=== EXERCISE ===
Repeat, please, only the lines from the top of the data down to the line with "up the barrel."; include both of those lines.

=== SUPPLIED INFORMATION ===
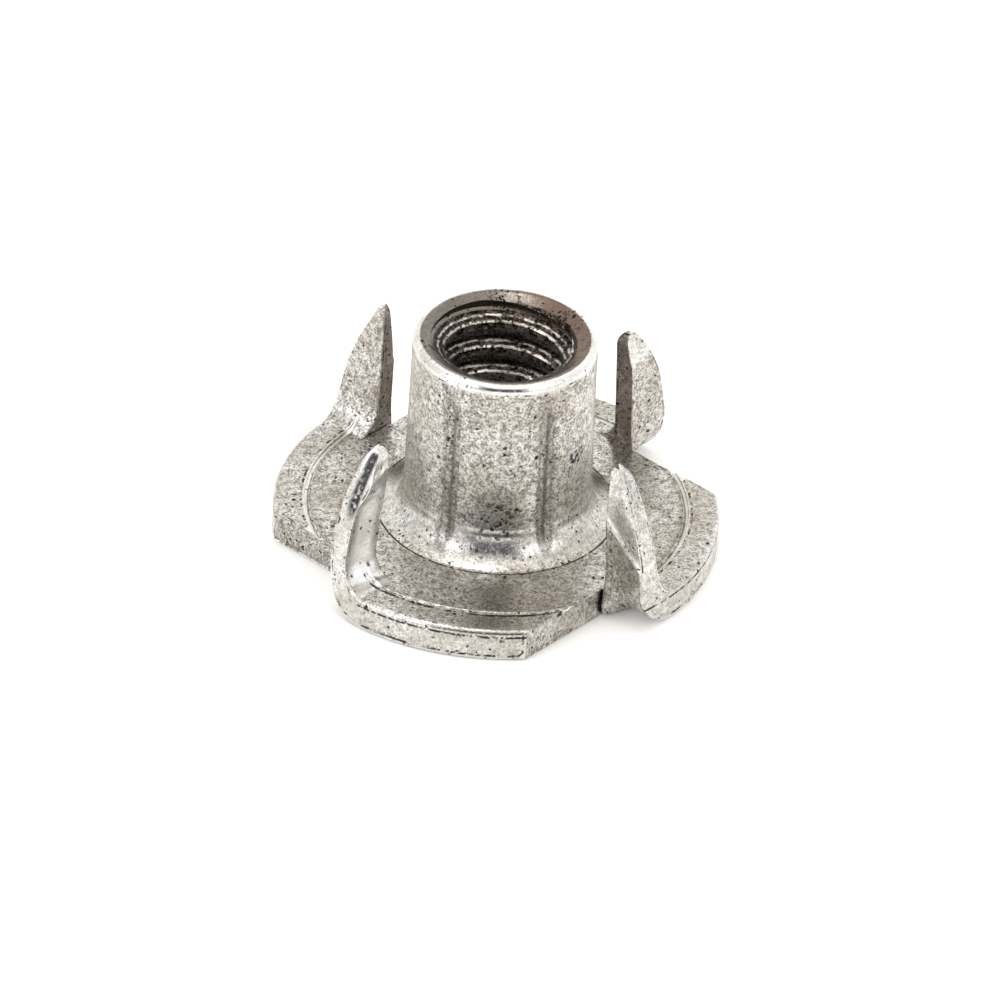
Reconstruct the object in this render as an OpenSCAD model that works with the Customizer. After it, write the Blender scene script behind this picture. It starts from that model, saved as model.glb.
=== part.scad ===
// Four-prong tee nut, pressed from one sheet: a round flange, a drawn and
// tapped barrel, and four prongs slit from the rim of the flange and folded up.
// Units are millimetres. The origin is on the barrel axis at the underside of
// the flange, and +Z runs up the barrel.

/* [Flange] */
// Diameter of the round flange
flange_d = 19.05; // [17:0.05:24]
// Thickness of the flange at its rim
flange_t = 1.4; // [1.1:0.05:1.9]
// Radius of the rolled top edge of the rim
rim_r = 0.22; // [0.1:0.02:0.4]
// Depth of the shallow dish pressed into the flange top
dish_depth = 0.08; // [0.04:0.02:0.2]
// Width of the raised band between the dish and the rim
dish_band = 1.4; // [0.8:0.05:1.8]

/* [Barrel] */
// Height of the barrel mouth above the flange underside
total_h = 9.95; // [8:0.05:16]
// Outside diameter of the barrel at its mouth
barrel_d = 7.84; // [7.5:0.02:9]
// How much wider the barrel is at its foot than at its mouth
barrel_taper = 0.26; // [0.16:0.02:0.5]
// Radius of the hollow fillet between the flange and the barrel
foot_r = 1.2; // [0.8:0.05:1.4]
// Number of shallow flutes pressed down the barrel
flute_count = 6; // [3:1:8]
// Radius of the tool that pressed each flute
flute_r = 1.1; // [0.7:0.05:1.4]
// Depth of each flute
flute_depth = 0.07; // [0.04:0.01:0.12]
// Length of the plain collar above the flutes
collar_h = 2.4; // [1.8:0.1:3]

/* [Bore] */
// Diameter over the thread crests, for 1/4 inch with 20 threads to the inch
bore_d = 5.1; // [4.9:0.02:5.3]
// Width of the rounded lip around the mouth
lip_w = 0.2; // [0.12:0.02:0.3]
// Slope of the countersink at the mouth, in degrees below level
sink_angle = 30; // [20:1:45]
// Radius of the rounded entry at the flange underside
entry_r = 0.9; // [0.4:0.05:1.1]

/* [Prongs] */
// Number of prongs
prong_count = 4; // [3, 4]
// Width of each prong at its foot, along the fold
prong_w = 2.2; // [1.8:0.05:2.5]
// Thickness of the folded prong
prong_t = 0.85; // [0.6:0.05:1.1]
// Inside radius of the fold
fold_r = 1.2; // [0.8:0.05:1.5]
// Distance from the middle of the slit's chord to the fold
fold_past = 0.8; // [0.4:0.05:1.1]
// Degrees by which the fold is turned from square across the slit
fold_skew = 4; // [0:0.5:8]
// Length each prong gains as it is pressed thinner than the flange
prong_draw = 0.85; // [0:0.05:1]
// Length trimmed from the sharp point of each prong
tip_trim = 0.4; // [0.3:0.05:0.8]
// Length of the bevel on the outer face of each tip
bevel_l = 2.4; // [1:0.1:3]
// Thickness left at the bevelled tip
tip_t = 0.4; // [0.3:0.05:0.55]

/* [Hidden] */
// Gap between a prong and the slit it was cut along
slit_gap = 0.06;
// Overlap that makes two joined shapes one solid
join = 0.05;
// Direction the first slit faces, seen from above
first_turn = -40.8;
// Direction of the first flute, seen from above
first_flute = -1.5;
// How far the fillet is sunk into the dish, which leaves a faint ring where they meet
foot_sink = 0.03;

flange_r = flange_d / 2;
bore_r = bore_d / 2;
slit_offset = flange_r - prong_w;
dish_z = flange_t - dish_depth;
dish_r = flange_r - dish_band;

// Barrel wall: its radius at the mouth and foot, and at any height between
mouth_r = barrel_d / 2;
wall_foot_r = mouth_r + barrel_taper / 2;
lip_z = total_h - lip_w;
function wall_r(z) = wall_foot_r + (mouth_r - wall_foot_r) * (z - dish_z) / (lip_z - dish_z);
foot_z = dish_z + foot_r - foot_sink;

// Countersink
sink_r = mouth_r - lip_w;
sink_depth = (sink_r - bore_r) * tan(sink_angle);

// Fold: its outside radius, and the length of sheet that the bend takes up
fold_out = fold_r + prong_t;
fold_arc = (fold_r + prong_t / 2) * PI / 2;
leg_z = flange_t + fold_r;

// Centre of the flange circle after the fold has stood it up with the prong
rim_u = -slit_offset * cos(fold_skew) - fold_past * sin(fold_skew);
rim_z = leg_z - fold_arc + prong_draw
      - slit_offset * sin(fold_skew) + fold_past * cos(fold_skew);

// Height of the sharp point, where the slit edge meets the flange circle
point_near = sin(fold_skew) * (slit_gap - rim_u) + cos(fold_skew) * (rim_z - flange_t);
point_off = cos(fold_skew) * (slit_gap - rim_u) - sin(fold_skew) * (rim_z - flange_t);
point_run = point_near + sqrt(flange_r * flange_r - point_off * point_off);
tip_z = flange_t + cos(fold_skew) * point_run - tip_trim;

$fn = 96;

// Half section of the flange, from the axis out to the rolled rim
module flange_section() {
    polygon([
        [0, 0],
        [flange_r, 0],
        [flange_r, flange_t - rim_r],
        [flange_r - rim_r, flange_t],
        [dish_r + dish_depth, flange_t],
        [dish_r, dish_z],
        [0, dish_z]
    ]);
    translate([flange_r - rim_r, flange_t - rim_r]) circle(rim_r);
}

// Half section of the barrel wall and its rounded lip
module barrel_section() {
    polygon([
        [0, 0],
        [wall_foot_r, 0],
        [wall_foot_r, dish_z],
        [mouth_r, lip_z],
        [mouth_r - lip_w, total_h],
        [0, total_h]
    ]);
    translate([mouth_r - lip_w, lip_z]) circle(lip_w);
}

// Half section of the hollow fillet at the foot of the barrel
module foot_section() {
    difference() {
        translate([wall_r(foot_z) - join, dish_z - join])
            square([foot_r + join, foot_z - dish_z + join]);
        translate([wall_r(foot_z) + foot_r, foot_z]) circle(foot_r);
    }
}

// Half section of everything the drill, tap and countersink take away
module bore_section() {
    translate([-join, -join]) square([bore_r + join, total_h + 2 * join]);
    polygon([
        [0, total_h - sink_depth],
        [bore_r, total_h - sink_depth],
        [sink_r, total_h],
        [sink_r, total_h + join],
        [0, total_h + join]
    ]);
    difference() {
        translate([bore_r - join, -join]) square(entry_r + join);
        translate([bore_r + entry_r, entry_r]) circle(entry_r);
    }
}

module drawn_body() {
    rotate_extrude() difference() {
        union() {
            flange_section();
            barrel_section();
            foot_section();
        }
        bore_section();
    }
}

// Round tool lying along the tapered wall, from the top of the fillet to the collar
module flute_tool() {
    high = total_h - collar_h;
    lean = atan((wall_r(foot_z) - wall_r(high)) / (high - foot_z));
    translate([wall_r(foot_z) - flute_depth + flute_r, 0, foot_z])
        rotate([0, -lean, 0]) cylinder(h = high - foot_z, r = flute_r);
}

// Moves to the end of a slit and turns so that +X points the way the prong
// was folded from, and +Y runs out along the fold to the rim
module at_fold() {
    translate([slit_offset, fold_past, 0]) rotate(fold_skew - 90) children();
}

// Opening left in the flange where a prong was folded out of it
module prong_window() {
    reach = flange_d;
    translate([0, 0, -join]) linear_extrude(flange_t + 2 * join) polygon([
        [slit_offset, fold_past],
        [slit_offset, -reach],
        [slit_offset + reach, -reach],
        [slit_offset + reach, fold_past + reach * tan(fold_skew)]
    ]);
}

// Side view of the folded sheet: flat, bend, leg and bevelled tip
module fold_section() {
    difference() {
        union() {
            translate([-join, 0]) square([2 * join, flange_t]);
            intersection() {
                translate([0, fold_out]) circle(fold_out);
                square(fold_out);
            }
            translate([0, fold_out]) square([fold_out, tip_z - fold_out]);
        }
        translate([0, leg_z]) circle(fold_r);
        translate([-2 * join, leg_z]) square([fold_r + 2 * join, tip_z]);
        polygon([
            [fold_out, tip_z - bevel_l],
            [fold_out + join, tip_z - bevel_l],
            [fold_out + join, tip_z + join],
            [fold_r + tip_t, tip_z + join],
            [fold_r + tip_t, tip_z]
        ]);
    }
}

// Face view of the prong: the straight slit edge and the arc that was the rim
module fin_outline() {
    function slit_u(z) = slit_gap - (z - flange_t) * tan(fold_skew);
    intersection() {
        translate([rim_u, rim_z]) circle(flange_r);
        polygon([
            [slit_u(0), 0],
            [prong_w * 2, 0],
            [prong_w * 2, tip_z],
            [slit_u(tip_z), tip_z]
        ]);
    }
}

module prong() {
    intersection() {
        at_fold() intersection() {
            translate([0, prong_w * 2, 0]) rotate([90, 0, 0])
                linear_extrude(prong_w * 3) fold_section();
            translate([-2 * join, 0, 0]) rotate([90, 0, 90])
                linear_extrude(fold_out + 4 * join) fin_outline();
        }
        cylinder(h = tip_z + join, r = flange_r);
    }
}

module tee_nut() {
    color([0.74, 0.73, 0.70]) union() {
        difference() {
            drawn_body();
            for (i = [0 : flute_count - 1])
                rotate(first_flute + i * 360 / flute_count) flute_tool();
            for (i = [0 : prong_count - 1])
                rotate(first_turn + i * 360 / prong_count) prong_window();
        }
        for (i = [0 : prong_count - 1])
            rotate(first_turn + i * 360 / prong_count) prong();
    }
}

tee_nut();
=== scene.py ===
# %% [markdown]
# A four-prong tee nut, built as a lesson
#
# A tee nut starts as a disc of sheet steel. A press draws the middle up into a barrel, cuts four slits in
# from the rim and folds the freed flaps up as prongs, and a tap cuts the thread. The cells below follow that
# order: spin the section, slit the rim, fold the prongs, flute the barrel, cut the thread, then finish the
# steel.

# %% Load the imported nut
import math
import bmesh
import bpy
from mathutils import Matrix, Vector, noise


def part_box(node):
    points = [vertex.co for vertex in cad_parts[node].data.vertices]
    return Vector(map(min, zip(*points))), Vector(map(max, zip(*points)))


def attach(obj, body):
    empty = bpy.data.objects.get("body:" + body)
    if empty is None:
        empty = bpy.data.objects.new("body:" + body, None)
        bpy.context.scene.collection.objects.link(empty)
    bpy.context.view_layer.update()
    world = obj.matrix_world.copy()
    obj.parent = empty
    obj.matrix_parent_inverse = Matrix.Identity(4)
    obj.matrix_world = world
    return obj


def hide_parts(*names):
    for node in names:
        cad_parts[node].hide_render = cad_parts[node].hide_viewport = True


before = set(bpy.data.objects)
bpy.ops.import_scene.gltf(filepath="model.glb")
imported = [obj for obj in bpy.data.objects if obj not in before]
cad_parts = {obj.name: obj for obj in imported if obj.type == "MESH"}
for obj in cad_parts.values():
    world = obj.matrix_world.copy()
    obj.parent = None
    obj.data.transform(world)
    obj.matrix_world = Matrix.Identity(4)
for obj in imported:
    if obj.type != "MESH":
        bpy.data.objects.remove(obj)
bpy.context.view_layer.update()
nut_low, nut_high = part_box("tee_nut")
MM = 0.001
print("packed nut, mm:", [round((high - low) / MM, 2) for low, high in zip(nut_low, nut_high)])

# %% [markdown]
# Driving sizes
#
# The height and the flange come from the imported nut, so the visible nut can't drift away from it. The rest
# are the sheet's own sizes: its thickness, the fold, the fillet, and a 1/4 inch thread with 20 turns to the
# inch. Everything is modelled in millimetres, because distances for welding points are easier to judge that
# way, and it is scaled to metres once at the end.

# %% Sizes of the pressing
TOTAL_H = (nut_high[2] - nut_low[2]) / MM
FLANGE_R = (nut_high[0] - nut_low[0]) / 2 / MM
SHEET = 1.4
DISH = 0.08
DISH_BAND = 1.4
DISH_R = FLANGE_R - DISH_BAND
# the step down into the dish: distances out from DISH_R and down from the sheet's face
DISH_STEP = ((0.08, 0.11), (-0.02, 0.13), (-0.08, 0.05), (-0.12, 0.03), (-0.2, DISH))
RIM_ROLL = 0.22
EDGE_BREAK = 0.05

MOUTH_R = 3.92
WALL_FOOT_R = 4.05
LIP = 0.32
FOOT_FILLET = 1.6
FOOT_SINK = 0.09
FOOT_Z = SHEET - DISH + FOOT_FILLET - FOOT_SINK
DRAW_LINE = 0.035
DRAW_LINE_Z = 2.62
DRAW_LINE_HALF = 0.08

CREST_R = 2.57
ROOT_R = 3.175
PITCH = 1.27
SINK_ANGLE = 30
ENTRY_R = 0.9
THREAD_CLEAR = 0.01

# how many prongs, how many columns of faces, and the radius at which the flat faces are split
PRONGS = 4
COLUMNS = 192
FACE_SPLIT_R = 7.2
SECTOR = 2 * math.pi / PRONGS
UP = Vector((0, 0, 1))
print("flange:", round(2 * FLANGE_R, 2), "mm across; nut:", round(TOTAL_H, 2), "mm high")

# %% [markdown]
# The section
#
# Half a section of the nut, from the thread's foot round the outside to the thread's mouth, is one chain of
# points. Round stretches come from one arc helper, so a radius is a number and not a list of points.

# %% Draw the half section
def arc(centre, radius, start, end, steps):
    """Points on an arc in the section plane, from one angle to another in degrees."""
    turns = [math.radians(start + (end - start) * i / steps) for i in range(steps + 1)]
    return [(centre[0] + radius * math.cos(a), centre[1] + radius * math.sin(a)) for a in turns]


def between(a, b, steps):
    """Evenly spaced points after a, up to and including b."""
    return [tuple(p + (q - p) * i / steps for p, q in zip(a, b)) for i in range(1, steps + 1)]


def wall_r(z):
    """Radius of the tapered barrel wall at a height."""
    foot, lip = SHEET - DISH, TOTAL_H - LIP
    return WALL_FOOT_R + (MOUTH_R - WALL_FOOT_R) * (z - foot) / (lip - foot)


def entry_r(z):
    """Radius of the rounded entry under the flange at a height."""
    if z >= ENTRY_R:
        return 0.0
    return CREST_R + ENTRY_R - math.sqrt(ENTRY_R ** 2 - (ENTRY_R - max(z, 0.0)) ** 2)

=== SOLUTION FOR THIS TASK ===
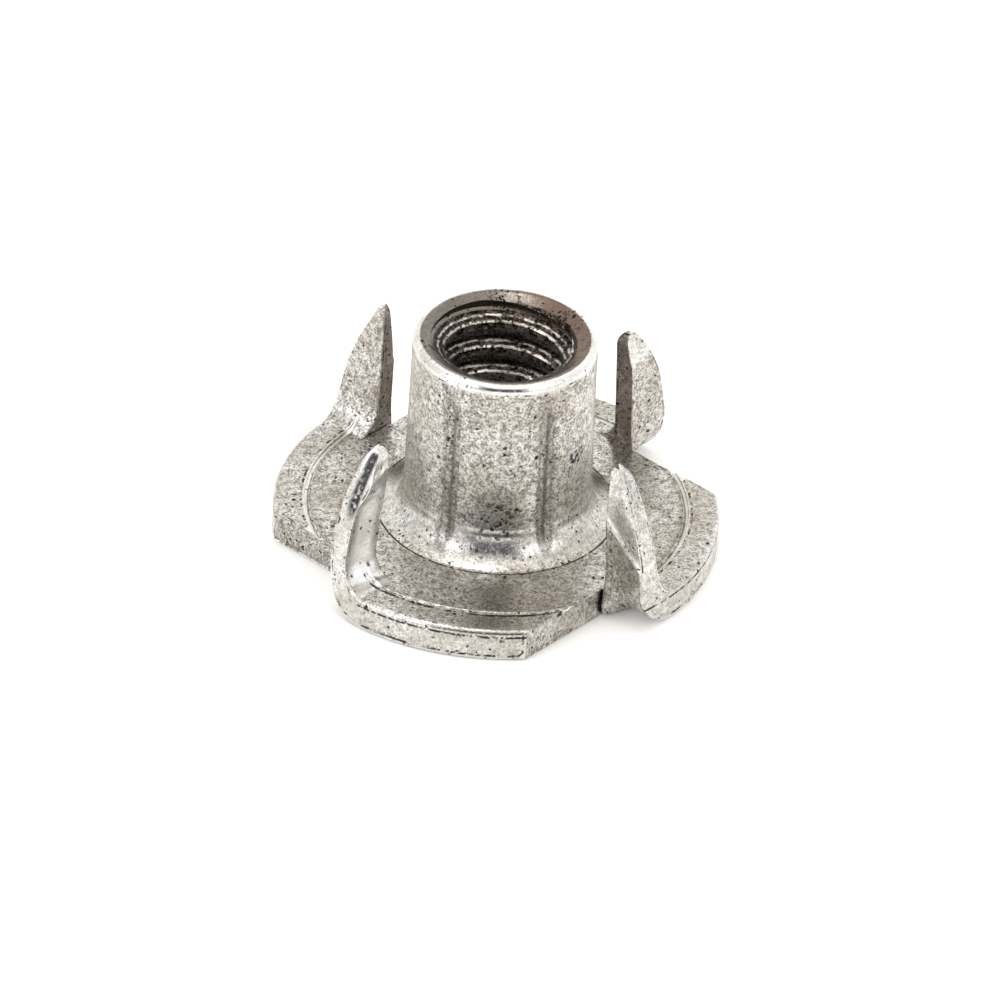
Reconstruct the object in this render as an OpenSCAD model that works with the Customizer. After it, write the Blender scene script behind this picture. It starts from that model, saved as model.glb.
=== part.scad ===
// Four-prong tee nut, pressed from one sheet: a round flange, a drawn and
// tapped barrel, and four prongs slit from the rim of the flange and folded up.
// Units are millimetres. The origin is on the barrel axis at the underside of
// the flange, and +Z runs up the barrel.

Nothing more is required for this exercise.